Records excerpted from a collection
>>>

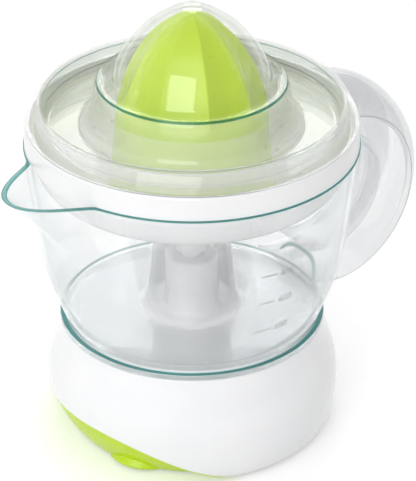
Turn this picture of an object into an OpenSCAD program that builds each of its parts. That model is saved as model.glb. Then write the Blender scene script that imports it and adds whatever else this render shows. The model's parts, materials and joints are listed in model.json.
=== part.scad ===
// Electric citrus press: motor base, clear jug with spout and handle, strainer, reamer and domed lid.
// Millimetres. Z is up, the origin is on the reamer's axis at the underside of the feet.
// The spout points to -X, the handle to +X and the plain front of the base to -Y.

/* [Base] */
// Radius of the base housing at its widest
base_r = 67.7; // [66:0.1:72]
// Height of the widest place of the base housing
base_wide_z = 21; // [18:0.5:26]
// Radius of the base housing at its lower edge
base_foot_r = 62.5; // [61:0.1:64]
// Radius of the base housing at its upper edge
base_top_r = 60.8; // [60:0.1:64]
// Height of the base housing's upper edge
base_h = 53; // [52:0.5:56]
// Wall of the base housing
base_wall = 2.4; // [1.6:0.1:3]
// Radius of the fixed tower that the jug drops over
tower_r = 12.3; // [11:0.1:13]
// Height of the tower's top
tower_top = 84; // [80:1:88]
// Height of the rubber feet below the base plate
foot_h = 1.5; // [1:0.1:3]
// Radius of a rubber foot
foot_r = 6; // [4:0.5:8]
// Distance of the feet from the axis
foot_ring_r = 46; // [40:1:48]
// Thickness of the base plate
plate_t = 2.5; // [2:0.1:3.5]

/* [Accent trim] */
// Height of the arch in the housing that shows the trim
arch_h = 21.5; // [16:0.5:26]
// Half width of the arch at the table
arch_half_w = 61; // [50:1:64]
// Squareness of the arch, where 2 is an ellipse
arch_power = 3; // [2:0.1:5]
// Radius of the trim's sloped face at the table
trim_foot_r = 56.5; // [55.5:0.5:60]
// Radius of the trim's sloped face at the top of the arch
trim_top_r = 66.2; // [64:0.1:66.6]
// How much the trim's face swells beyond a straight slope, as a share of its width
trim_swell = 0.7; // [0:0.05:0.9]
// Direction of the lens-shaped bump on the trim, from -X towards -Y
bump_angle = 27; // [0:1:35]

/* [Jug] */
// Radius of the jug at its rim
rim_r = 75; // [74:0.1:80]
// How far the jug's lower corner stands inside the base's upper edge
jug_corner_in = 2.2; // [1:0.1:3.8]
// Height of the rim above the jug's seat
jug_h = 88.3; // [84:0.1:96]
// Wall of the jug
jug_wall = 2.2; // [1.8:0.1:2.6]
// Height of the clear skirt below the jug's floor
jug_skirt_h = 2.7; // [2:0.1:4]
// Radius at the top of the jug's central tube
tube_top_r = 16.4; // [16:0.1:17.5]
// Radius at the foot of the jug's central tube
tube_foot_r = 21.8; // [20:0.1:24]

/* [Spout] */
// Reach of the spout beyond the rim
spout_reach = 23.3; // [15:0.1:28]
// Half angle that the spout spans at the rim
spout_half_angle = 24; // [18:1:30]
// Depth of the spout's keel below the rim
spout_depth = 40; // [30:1:50]

/* [Handle] */
// How far the handle's centre stands inside the jug's rim
handle_in = 2.8; // [1:0.1:5]
// Height of the handle's centre above the jug's seat
handle_z = 42.5; // [42:0.5:44]
// Radius of the handle's side edges
handle_edge_r = 41.8; // [40:0.1:42]
// Half width of the handle's outer band
handle_half_w = 21; // [14:0.5:22]
// Mean rise of the band's crown over its edges
handle_crown = 7.6; // [7.4:0.1:9]
// Extra rise of the crown at the top, which is lost at the bottom
handle_crown_lift = 7; // [5:0.1:7]
// Radius of the finger hole
finger_r = 28; // [24:0.5:30]
// Wall of the handle
handle_wall = 2.6; // [2:0.1:3.2]

/* [Strainer] */
// Height of the strainer's outer band
band_h = 10.6; // [8:0.1:14]
// Wall of the strainer
strainer_wall = 2.0; // [1.6:0.1:2.4]
// Depth of the strainer's bowl below the rim
bowl_depth = 24.6; // [20:0.1:26]
// How far the bowl's outer bend stands inside the jug's rim
bowl_in = 11; // [10:0.5:15]
// Number of slots in each of the strainer's rings
slot_count = 36; // [24:2:40]
// Width of a slot
slot_w = 1.8; // [1.2:0.1:2.2]

/* [Reamer] */
// Height of the large reamer
reamer_h = 84; // [78:0.5:85]
// Radius of the large reamer's lower edge
reamer_r = 38; // [37:0.1:39]
// Wall of the reamers
reamer_wall = 2.4; // [1.8:0.1:2.8]
// Number of ribs on each reamer
rib_count = 9; // [6:1:12]
// Depth of the flutes between the ribs, as a share of the radius
flute_share = 0.1; // [0.04:0.01:0.14]
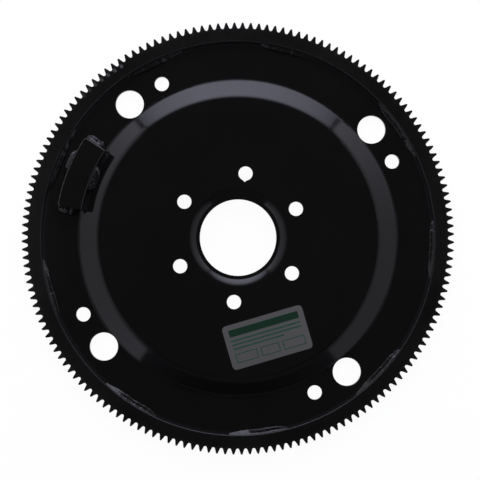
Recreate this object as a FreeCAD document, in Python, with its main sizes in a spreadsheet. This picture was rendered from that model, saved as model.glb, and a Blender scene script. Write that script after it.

<<<

Written instruction
Output each record precisely as given.

Output for this task
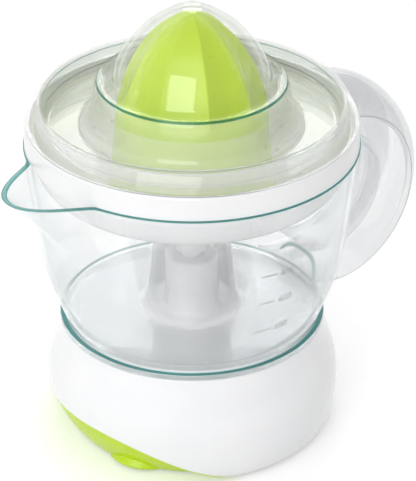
Turn this picture of an object into an OpenSCAD program that builds each of its parts. That model is saved as model.glb. Then write the Blender scene script that imports it and adds whatever else this render shows. The model's parts, materials and joints are listed in model.json.
=== part.scad ===
// Electric citrus press: motor base, clear jug with spout and handle, strainer, reamer and domed lid.
// Millimetres. Z is up, the origin is on the reamer's axis at the underside of the feet.
// The spout points to -X, the handle to +X and the plain front of the base to -Y.

/* [Base] */
// Radius of the base housing at its widest
base_r = 67.7; // [66:0.1:72]
// Height of the widest place of the base housing
base_wide_z = 21; // [18:0.5:26]
// Radius of the base housing at its lower edge
base_foot_r = 62.5; // [61:0.1:64]
// Radius of the base housing at its upper edge
base_top_r = 60.8; // [60:0.1:64]
// Height of the base housing's upper edge
base_h = 53; // [52:0.5:56]
// Wall of the base housing
base_wall = 2.4; // [1.6:0.1:3]
// Radius of the fixed tower that the jug drops over
tower_r = 12.3; // [11:0.1:13]
// Height of the tower's top
tower_top = 84; // [80:1:88]
// Height of the rubber feet below the base plate
foot_h = 1.5; // [1:0.1:3]
// Radius of a rubber foot
foot_r = 6; // [4:0.5:8]
// Distance of the feet from the axis
foot_ring_r = 46; // [40:1:48]
// Thickness of the base plate
plate_t = 2.5; // [2:0.1:3.5]

/* [Accent trim] */
// Height of the arch in the housing that shows the trim
arch_h = 21.5; // [16:0.5:26]
// Half width of the arch at the table
arch_half_w = 61; // [50:1:64]
// Squareness of the arch, where 2 is an ellipse
arch_power = 3; // [2:0.1:5]
// Radius of the trim's sloped face at the table
trim_foot_r = 56.5; // [55.5:0.5:60]
// Radius of the trim's sloped face at the top of the arch
trim_top_r = 66.2; // [64:0.1:66.6]
// How much the trim's face swells beyond a straight slope, as a share of its width
trim_swell = 0.7; // [0:0.05:0.9]
// Direction of the lens-shaped bump on the trim, from -X towards -Y
bump_angle = 27; // [0:1:35]

/* [Jug] */
// Radius of the jug at its rim
rim_r = 75; // [74:0.1:80]
// How far the jug's lower corner stands inside the base's upper edge
jug_corner_in = 2.2; // [1:0.1:3.8]
// Height of the rim above the jug's seat
jug_h = 88.3; // [84:0.1:96]
// Wall of the jug
jug_wall = 2.2; // [1.8:0.1:2.6]
// Height of the clear skirt below the jug's floor
jug_skirt_h = 2.7; // [2:0.1:4]
// Radius at the top of the jug's central tube
tube_top_r = 16.4; // [16:0.1:17.5]
// Radius at the foot of the jug's central tube
tube_foot_r = 21.8; // [20:0.1:24]

/* [Spout] */
// Reach of the spout beyond the rim
spout_reach = 23.3; // [15:0.1:28]
// Half angle that the spout spans at the rim
spout_half_angle = 24; // [18:1:30]
// Depth of the spout's keel below the rim
spout_depth = 40; // [30:1:50]

/* [Handle] */
// How far the handle's centre stands inside the jug's rim
handle_in = 2.8; // [1:0.1:5]
// Height of the handle's centre above the jug's seat
handle_z = 42.5; // [42:0.5:44]
// Radius of the handle's side edges
handle_edge_r = 41.8; // [40:0.1:42]
// Half width of the handle's outer band
handle_half_w = 21; // [14:0.5:22]
// Mean rise of the band's crown over its edges
handle_crown = 7.6; // [7.4:0.1:9]
// Extra rise of the crown at the top, which is lost at the bottom
handle_crown_lift = 7; // [5:0.1:7]
// Radius of the finger hole
finger_r = 28; // [24:0.5:30]
// Wall of the handle
handle_wall = 2.6; // [2:0.1:3.2]

/* [Strainer] */
// Height of the strainer's outer band
band_h = 10.6; // [8:0.1:14]
// Wall of the strainer
strainer_wall = 2.0; // [1.6:0.1:2.4]
// Depth of the strainer's bowl below the rim
bowl_depth = 24.6; // [20:0.1:26]
// How far the bowl's outer bend stands inside the jug's rim
bowl_in = 11; // [10:0.5:15]
// Number of slots in each of the strainer's rings
slot_count = 36; // [24:2:40]
// Width of a slot
slot_w = 1.8; // [1.2:0.1:2.2]

/* [Reamer] */
// Height of the large reamer
reamer_h = 84; // [78:0.5:85]
// Radius of the large reamer's lower edge
reamer_r = 38; // [37:0.1:39]
// Wall of the reamers
reamer_wall = 2.4; // [1.8:0.1:2.8]
// Number of ribs on each reamer
rib_count = 9; // [6:1:12]
// Depth of the flutes between the ribs, as a share of the radius
flute_share = 0.1; // [0.04:0.01:0.14]
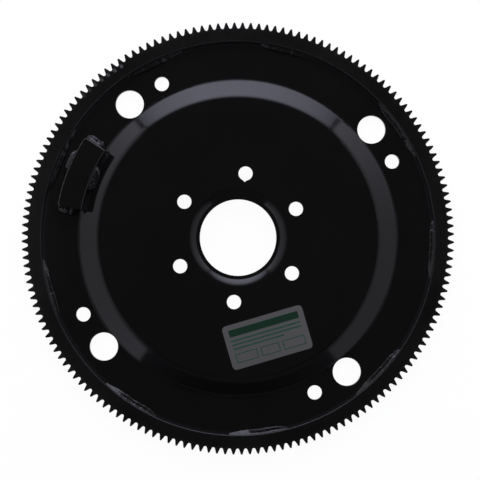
Recreate this object as a FreeCAD document, in Python, with its main sizes in a spreadsheet. This picture was rendered from that model, saved as model.glb, and a Blender scene script. Write that script after it.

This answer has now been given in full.